Eugène Burnouf. L'Inde française, ou collection de dessins lithographiés. Paris: Chabrelle, 1827-1835.
Lieutenant-Colonel W. H. Sleeman, of the Bengal Army. Rambles and collections of an Indian official. London: J. Hatchard & Son, 1844.
Gift of Bertram F. Wilcox.
Kālidāsa (375?-415?)
Little is known about Kālidāsa, court poet and dramatist associated with the reign of Emperor Chandra Gupta II, but legends abound. A princess married him for his physical beauty, but despised his ignorance and lack of refinement. The young man appealed to the goddess Kālī for help, and was granted both wit and eloquence (hence his name, which means Kālī's devoted slave). He was considered the most brilliant of the "nine gems" at the fabled court of King Vikramaditya of Ujjain.

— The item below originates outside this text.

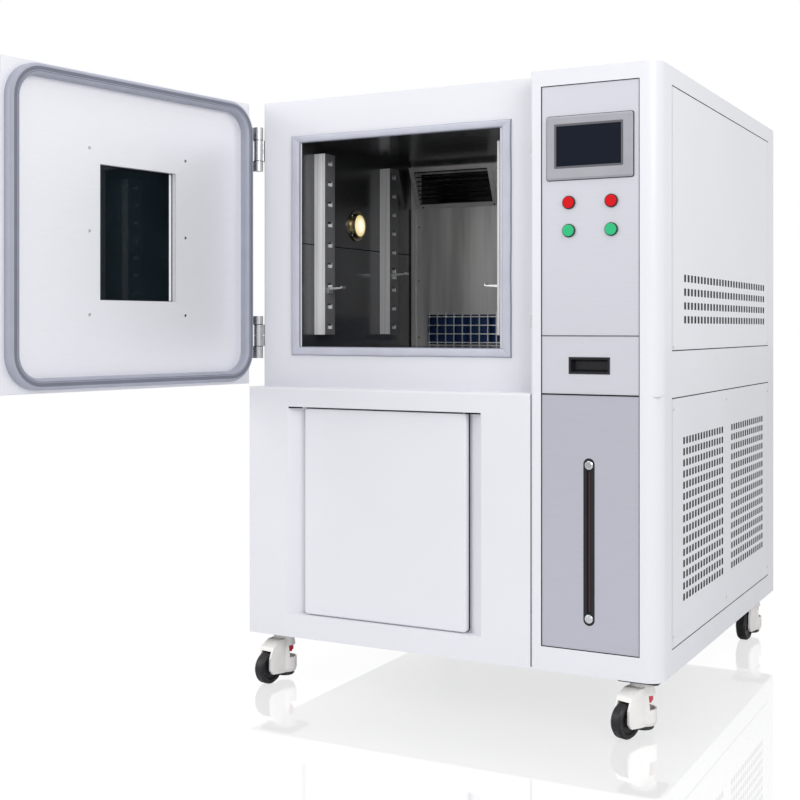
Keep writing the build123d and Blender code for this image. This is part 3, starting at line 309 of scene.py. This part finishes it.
paint = powder_coat()
# Painted shade: the liner's steel is darkened far below steel's own colour, to stand for the shade inside
# the closed chamber.
shaded_liner_steel = brushed("shaded_liner_steel", (0.115, 0.117, 0.122), 0.20, (0.4, 1, 12), metal=0.8, streak=0.12)
plain_steel = brushed("plain_steel", (0.55, 0.55, 0.56), 0.26, (2, 8, 8))
bright_steel = brushed("bright_steel", (0.86, 0.86, 0.87), 0.3, (4, 4, 1))
door_steel = brushed(
    "door_steel", (0.86, 0.865, 0.905), 0.36, (0.5, 0.5, 10), metal=0.3, streak=0.015, grain=0.03
)
plate_light = brushed(
    "plate_light", (0.63, 0.635, 0.69), 0.38, level_grain, metal=0.45, streak=0.02, grain=0.04
)
plate_grey = brushed(
    "plate_grey", (0.49, 0.495, 0.56), 0.38, level_grain, metal=0.5, streak=0.025, grain=0.04
)
seal = plastic("seal_rubber", (0.53, 0.54, 0.62), 0.6)
# Painted shade for the creases along both edges of the mouth seal.
seal_crease_shade = plastic("seal_crease_shade", (0.24, 0.27, 0.33), 0.6)
seal_door = plastic("seal_door", (0.36, 0.375, 0.45), 0.5)
# Painted shade for the groove and the lip line of the door seal.
seal_groove_shade = plastic("seal_groove_shade", (0.16, 0.17, 0.215), 0.5)
bezel_grey = plastic("bezel_grey", (0.36, 0.36, 0.395), 0.4)
bezel_dark = plastic("bezel_dark", (0.10, 0.10, 0.115), 0.45)
black = plastic("black_plastic", (0.010, 0.010, 0.013), 0.35, Specular_IOR_Level=0.35)
# gap_black is painted shade and shadow in gaps, slots and hinge joints, and also the dark seams of the
# liner and the joint round the pane.
gap_black = plastic("gap_black", (0.012, 0.012, 0.015), 0.8, Specular_IOR_Level=0.1)
red = plastic("red_cap", (0.62, 0.004, 0.008), 0.3, grain=0.05, Specular_IOR_Level=0.2)
green = plastic("green_cap", (0.035, 0.50, 0.21), 0.3, grain=0.05, Specular_IOR_Level=0.2)
red_line = plastic("red_line", (0.12, 0.004, 0.006), 0.5)
chrome = brushed("chrome", (0.62, 0.62, 0.64), 0.16, even_grain)
lamp_ring = brushed("lamp_ring", (0.42, 0.37, 0.24), 0.25, even_grain)
foam = plastic("foam", (0.75, 0.70, 0.50), 0.8, grain=0.4)
coil_fins = brushed("coil_fins", (0.02, 0.06, 0.19), 0.4, (40, 1, 1), metal=0.6, streak=0.25)
steel_black = plastic("steel_black", (0.012, 0.012, 0.014), 0.45)
cast_white = plastic("cast_white", (0.86, 0.845, 0.82), 0.36, grain=0.2, Coat_Weight=0.2)
tyre_black = plastic("tyre_black", (0.009, 0.009, 0.011), 0.36, grain=0.3, Specular_IOR_Level=0.35)
# cast_dark is the fan motor's colour and also the painted shade behind the vent slots.
cast_dark = plastic("cast_dark", (0.05, 0.05, 0.055), 0.6, grain=0.3)
# pale_strip is also the painted light behind the slots of the rack uprights.
pale_strip = plastic("pale_strip", (0.80, 0.82, 0.84), 0.4)


def on_castors(kind):
    """The names of one kind of node on all four castors."""
    return " ".join(f"castor_{kind}_{corner}" for corner in ("fl", "fr", "rr", "rl"))


dress = (
    (paint, "base_tray base_front column_shell right_upper_panel right_lower_panel"),
    (paint, "left_roof_sheet rear_panel chamber_front machine_cover door_pan"),
    (shaded_liner_steel, "chamber_liner"),
    (baffle_steel(), "air_baffle"),
    (hood_steel(), "outlet_hoods"),
    (upright_steel(), "rack_uprights"),
    (bright_steel, "shelf_pegs return_grid"),
    (plain_steel, "cabinet_hinges door_hinges latch_bolts fan_impeller water_tank"),
    (lamp_ring, "lamp_housing"),
    (lamp_glow(), "lamp_glass"),
    (door_steel, "door_inner_panel"),
    (plate_light, "control_plate water_drawer"),
    (plate_grey, "lower_plate"),
    (seal, "mouth_gasket"),
    (seal_door, "door_gasket"),
    (bezel_grey, "hmi_bezel"),
    (screen_glass(), "hmi_screen"),
    (black, "button_rings drawer_pull level_gauge"),
    (red, "indicator_cap stop_button"),
    (green, "start_button light_button"),
    (chrome, "cabinet_screws door_screws strike_plates door_handle"),
    (painted_dark_window_glass(), "window_panes"),
    (foam, "insulation"),
    (coil_fins, "cooling_coil"),
    (steel_black, "castor_plates condensing_unit"),
    (cast_dark, "fan_motor"),
    (cast_white, on_castors("housing")),
    (tyre_black, on_castors("wheel")),
    (foot_paint(), on_castors("foot")),
)
for material, names in dress:
    for name in names.split():
        nodes[name].data.materials.clear()
        nodes[name].data.materials.append(material)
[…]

Kālidāsa belonged to the post-Vedic period of Sanskrit literature, when royal patronage supported secular drama and poetry, and writers were no longer anonymous. His three surviving verse dramas celebrate romantic love. 'Sakuntalā, the most famous, tells of an innocent forest maiden who secretly marries a handsome prince and is so distracted during his absence that she incurs the curse of a visiting sage towards whom she has been less than fully attentive. Curses can never be fully retracted, but the sage softens his by saying her husband's memory will revive when he sees the ring she wears on her finger. 'Sakuntalā promptly loses her ring, but it miraculously makes its way to the royal court. After years of trial and tribulation, 'Sakuntalā's fidelity and courage are amply rewarded at the story's end, when her husband recognizes and embraces her.
Both Eastern and Western traditions of literature, art, and music have drawn inspiration from Kālidāsa, and his works have been translated into many languages.
Kālidāsa. Sákoontalá, or The Lost ring. Translated into English prose and verse from Sanskrit by Monier Williams. New York: Dodd, Mead & Co., 1885. Gift of Mr. and Mrs. Nicholas Noyes.
Franz Bopp (1791-1867)
In the spring of 1868, Cornell's first President, Andrew Dickson White, traveled to Europe with a long list of books and apparatus he wanted to bring back to the university. During this expedition, White acquired the library of Franz Bopp, a famous German Indologist and Sanskritist. Faculty who taught literature, language, history, anthropology, Sanskrit, and linguistics all used this valuable collection, which eventually gave rise to a rapidly growing interest in South Asian studies.
Franz Bopp. Glossarium sanscritum. Berolini [Berlin]: Libraria Dümmleriana (Grube & Harrwitz), 1847.
From the library of Franz Bopp, with manuscript notations.